A: Liberalism creeps back in. It’s acrappy descriptional tool, but a good aspirational one. The free spread of a corpus of existing knowledge…imagine a universal digital library with open access. That would be a universal good. I’m not saying I have a neutral prescription upon which any vision of human flourishing would work. I’m looking for critical subjectivity.

A: Network space changes based on what networks can do. 200 yrs ago, you wouldn’t have said PAris is closer to NY than Williamsburg VA, but today you might because lots of people go NY – Paris.

Q: [doc] You use geographic metaphors. Much of the understanding of the Net is based on plumbing metaphors.
A: The privacy issues make it clear it’s a geography, not a plumbing system. [Except for leaks :) ]
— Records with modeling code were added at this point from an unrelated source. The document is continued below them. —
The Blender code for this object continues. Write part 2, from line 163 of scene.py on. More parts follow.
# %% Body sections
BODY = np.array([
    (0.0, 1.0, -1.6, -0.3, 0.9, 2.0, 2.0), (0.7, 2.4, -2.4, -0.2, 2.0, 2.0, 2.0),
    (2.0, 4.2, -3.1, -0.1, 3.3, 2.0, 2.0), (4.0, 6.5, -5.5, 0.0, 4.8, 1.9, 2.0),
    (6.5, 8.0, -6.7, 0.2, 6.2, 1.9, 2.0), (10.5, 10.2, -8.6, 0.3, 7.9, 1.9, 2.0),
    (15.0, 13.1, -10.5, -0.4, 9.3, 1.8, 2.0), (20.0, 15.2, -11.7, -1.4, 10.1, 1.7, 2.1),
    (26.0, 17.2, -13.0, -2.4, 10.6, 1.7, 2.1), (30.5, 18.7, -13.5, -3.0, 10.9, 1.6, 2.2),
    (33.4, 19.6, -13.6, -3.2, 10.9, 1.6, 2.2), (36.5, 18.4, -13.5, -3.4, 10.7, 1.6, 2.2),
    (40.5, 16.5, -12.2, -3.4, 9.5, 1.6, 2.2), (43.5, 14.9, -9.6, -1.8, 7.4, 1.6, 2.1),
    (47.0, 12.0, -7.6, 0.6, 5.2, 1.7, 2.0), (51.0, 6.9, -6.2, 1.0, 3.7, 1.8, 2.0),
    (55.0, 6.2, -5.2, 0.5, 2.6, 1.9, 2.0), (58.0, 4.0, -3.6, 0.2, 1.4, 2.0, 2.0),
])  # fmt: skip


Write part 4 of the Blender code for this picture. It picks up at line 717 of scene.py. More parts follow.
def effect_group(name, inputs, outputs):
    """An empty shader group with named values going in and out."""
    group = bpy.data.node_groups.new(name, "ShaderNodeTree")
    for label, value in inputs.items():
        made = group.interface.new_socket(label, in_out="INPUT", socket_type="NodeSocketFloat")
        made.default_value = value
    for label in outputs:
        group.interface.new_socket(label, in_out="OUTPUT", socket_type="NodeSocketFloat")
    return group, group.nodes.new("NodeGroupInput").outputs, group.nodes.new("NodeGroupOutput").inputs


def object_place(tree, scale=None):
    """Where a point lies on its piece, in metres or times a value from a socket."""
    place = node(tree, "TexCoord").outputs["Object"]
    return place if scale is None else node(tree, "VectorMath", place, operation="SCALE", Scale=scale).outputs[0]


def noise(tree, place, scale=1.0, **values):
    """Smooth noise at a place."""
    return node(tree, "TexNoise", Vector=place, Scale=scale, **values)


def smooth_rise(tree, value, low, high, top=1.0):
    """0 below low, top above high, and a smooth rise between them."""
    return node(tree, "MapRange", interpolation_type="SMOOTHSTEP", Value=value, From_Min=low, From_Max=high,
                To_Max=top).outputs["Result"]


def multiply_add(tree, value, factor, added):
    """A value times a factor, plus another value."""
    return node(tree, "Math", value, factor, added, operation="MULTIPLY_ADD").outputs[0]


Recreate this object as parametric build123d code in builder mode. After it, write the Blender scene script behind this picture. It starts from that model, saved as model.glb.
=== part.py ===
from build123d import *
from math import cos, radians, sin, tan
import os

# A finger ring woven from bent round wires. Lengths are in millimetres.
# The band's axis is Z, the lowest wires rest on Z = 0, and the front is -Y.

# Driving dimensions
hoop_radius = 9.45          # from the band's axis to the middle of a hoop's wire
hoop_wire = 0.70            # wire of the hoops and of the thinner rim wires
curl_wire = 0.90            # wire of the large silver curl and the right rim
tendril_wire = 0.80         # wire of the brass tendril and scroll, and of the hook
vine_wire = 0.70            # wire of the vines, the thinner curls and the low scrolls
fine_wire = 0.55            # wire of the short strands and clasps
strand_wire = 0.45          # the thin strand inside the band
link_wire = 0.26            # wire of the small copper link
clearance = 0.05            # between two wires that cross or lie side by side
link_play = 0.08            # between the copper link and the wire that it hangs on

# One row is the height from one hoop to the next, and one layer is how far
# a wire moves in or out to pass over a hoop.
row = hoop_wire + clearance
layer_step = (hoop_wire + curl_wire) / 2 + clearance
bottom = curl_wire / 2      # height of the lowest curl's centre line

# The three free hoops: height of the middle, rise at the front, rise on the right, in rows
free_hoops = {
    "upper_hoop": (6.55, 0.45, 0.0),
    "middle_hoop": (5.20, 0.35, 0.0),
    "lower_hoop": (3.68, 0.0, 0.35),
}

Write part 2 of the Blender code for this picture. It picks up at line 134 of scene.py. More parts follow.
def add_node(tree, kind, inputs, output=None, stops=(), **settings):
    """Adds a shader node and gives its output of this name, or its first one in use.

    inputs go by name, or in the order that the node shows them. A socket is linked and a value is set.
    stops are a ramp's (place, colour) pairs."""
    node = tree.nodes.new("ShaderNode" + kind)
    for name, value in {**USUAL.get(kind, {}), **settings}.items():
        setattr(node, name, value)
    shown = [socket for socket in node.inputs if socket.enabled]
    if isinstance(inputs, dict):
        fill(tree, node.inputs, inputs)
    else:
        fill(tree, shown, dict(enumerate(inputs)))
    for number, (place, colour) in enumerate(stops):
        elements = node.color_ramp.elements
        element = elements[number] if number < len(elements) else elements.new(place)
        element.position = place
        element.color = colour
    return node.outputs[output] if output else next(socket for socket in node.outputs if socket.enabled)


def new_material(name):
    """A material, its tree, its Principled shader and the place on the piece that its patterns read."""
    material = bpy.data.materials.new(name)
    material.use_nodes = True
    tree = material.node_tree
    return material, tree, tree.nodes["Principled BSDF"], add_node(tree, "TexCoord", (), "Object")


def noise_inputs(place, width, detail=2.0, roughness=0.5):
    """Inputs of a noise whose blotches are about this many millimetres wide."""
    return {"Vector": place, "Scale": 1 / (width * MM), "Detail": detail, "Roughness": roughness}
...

[Missed a couple of questions]

A: Any good educator will have opinions about how certain things are best reserved for closed environments, e.g., in-class discussions, what sorts of drafts to share with which other people, etc. There’s a value to questioning the assumption that everything ought to be open and shared.

Q: [wseltzer] Why is it so clear that it the Net isn’t plumbing? We make bulges in the pipe as spaces where we can be more private…
A: I suppose it depends on your POV. If you run a data aggregation biz, it will look like that. But if you ask someone who owns such a biz how s/he feels about privacy in her/his own life, that person will have opinions at odds with his/her professional existence.

Q: [jpalfrey] You’re saying that much of what we take as apple pie is in conflict, but that if we had the right toolset, we could make progress…
A: There isn’t a single unifying framework that can make it all make sense. You need the discontinuities to manage that. Dispute arise, but we have a way to muddle along. One of my favorite books: How We Became Post-Human. She writes about the Macy conferences out of which came out of cybernetics, including the idea that info is info no matter how it’s embodied. I think that’s wrong. We’re analog in important ways.